# Aim of the task:
Each line below should be reproduced without any alteration.

# Information provided:
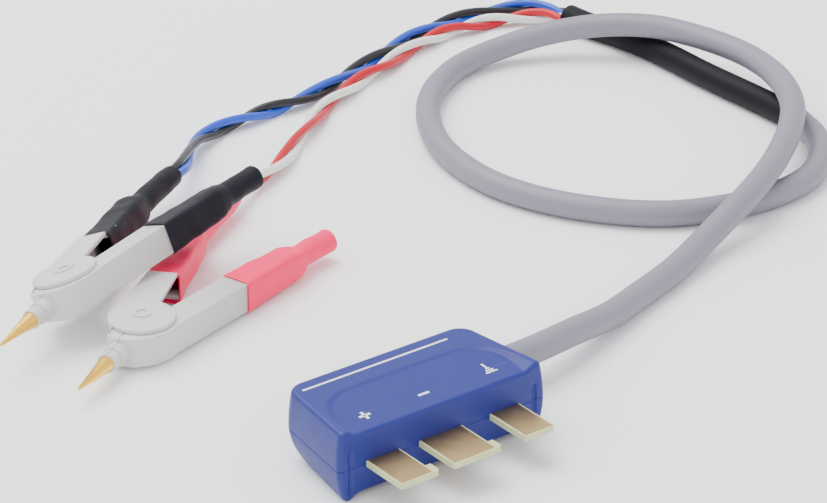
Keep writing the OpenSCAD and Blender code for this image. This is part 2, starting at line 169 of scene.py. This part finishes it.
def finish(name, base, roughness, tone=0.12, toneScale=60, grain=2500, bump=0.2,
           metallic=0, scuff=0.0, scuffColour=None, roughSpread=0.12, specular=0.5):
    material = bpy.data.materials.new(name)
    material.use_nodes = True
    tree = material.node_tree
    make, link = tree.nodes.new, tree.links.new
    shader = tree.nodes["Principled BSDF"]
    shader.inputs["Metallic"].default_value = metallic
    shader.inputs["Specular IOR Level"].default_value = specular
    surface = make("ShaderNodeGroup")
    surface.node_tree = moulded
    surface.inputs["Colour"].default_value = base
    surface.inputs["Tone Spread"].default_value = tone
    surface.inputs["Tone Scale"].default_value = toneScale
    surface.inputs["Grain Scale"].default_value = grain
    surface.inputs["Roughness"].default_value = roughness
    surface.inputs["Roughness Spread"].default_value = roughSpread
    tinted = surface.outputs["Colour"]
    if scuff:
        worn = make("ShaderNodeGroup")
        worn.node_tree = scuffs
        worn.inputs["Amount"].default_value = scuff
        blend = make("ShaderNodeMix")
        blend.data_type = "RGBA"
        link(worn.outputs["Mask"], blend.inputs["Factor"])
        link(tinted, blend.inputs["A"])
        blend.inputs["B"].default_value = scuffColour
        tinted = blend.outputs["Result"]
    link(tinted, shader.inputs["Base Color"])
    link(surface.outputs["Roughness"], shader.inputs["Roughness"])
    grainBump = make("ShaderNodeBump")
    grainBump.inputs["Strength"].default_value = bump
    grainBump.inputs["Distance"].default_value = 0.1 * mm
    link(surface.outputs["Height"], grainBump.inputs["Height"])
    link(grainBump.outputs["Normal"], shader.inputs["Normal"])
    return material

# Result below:
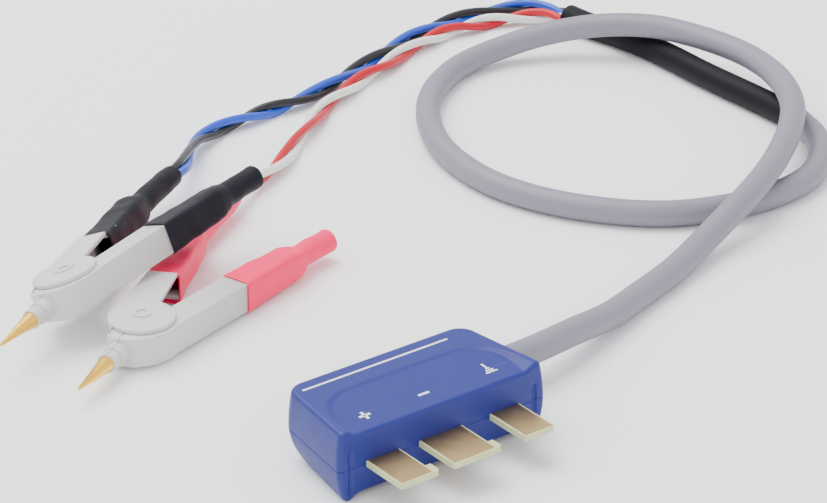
Keep writing the OpenSCAD and Blender code for this image. This is part 2, starting at line 169 of scene.py. This part finishes it.
def finish(name, base, roughness, tone=0.12, toneScale=60, grain=2500, bump=0.2,
           metallic=0, scuff=0.0, scuffColour=None, roughSpread=0.12, specular=0.5):
    material = bpy.data.materials.new(name)
    material.use_nodes = True
    tree = material.node_tree
    make, link = tree.nodes.new, tree.links.new
    shader = tree.nodes["Principled BSDF"]
    shader.inputs["Metallic"].default_value = metallic
    shader.inputs["Specular IOR Level"].default_value = specular
    surface = make("ShaderNodeGroup")
    surface.node_tree = moulded
    surface.inputs["Colour"].default_value = base
    surface.inputs["Tone Spread"].default_value = tone
    surface.inputs["Tone Scale"].default_value = toneScale
    surface.inputs["Grain Scale"].default_value = grain
    surface.inputs["Roughness"].default_value = roughness
    surface.inputs["Roughness Spread"].default_value = roughSpread
    tinted = surface.outputs["Colour"]
    if scuff:
        worn = make("ShaderNodeGroup")
        worn.node_tree = scuffs
        worn.inputs["Amount"].default_value = scuff
        blend = make("ShaderNodeMix")
        blend.data_type = "RGBA"
        link(worn.outputs["Mask"], blend.inputs["Factor"])
        link(tinted, blend.inputs["A"])
        blend.inputs["B"].default_value = scuffColour
        tinted = blend.outputs["Result"]
    link(tinted, shader.inputs["Base Color"])
    link(surface.outputs["Roughness"], shader.inputs["Roughness"])
    grainBump = make("ShaderNodeBump")
    grainBump.inputs["Strength"].default_value = bump
    grainBump.inputs["Distance"].default_value = 0.1 * mm
    link(surface.outputs["Height"], grainBump.inputs["Height"])
    link(grainBump.outputs["Normal"], shader.inputs["Normal"])
    return material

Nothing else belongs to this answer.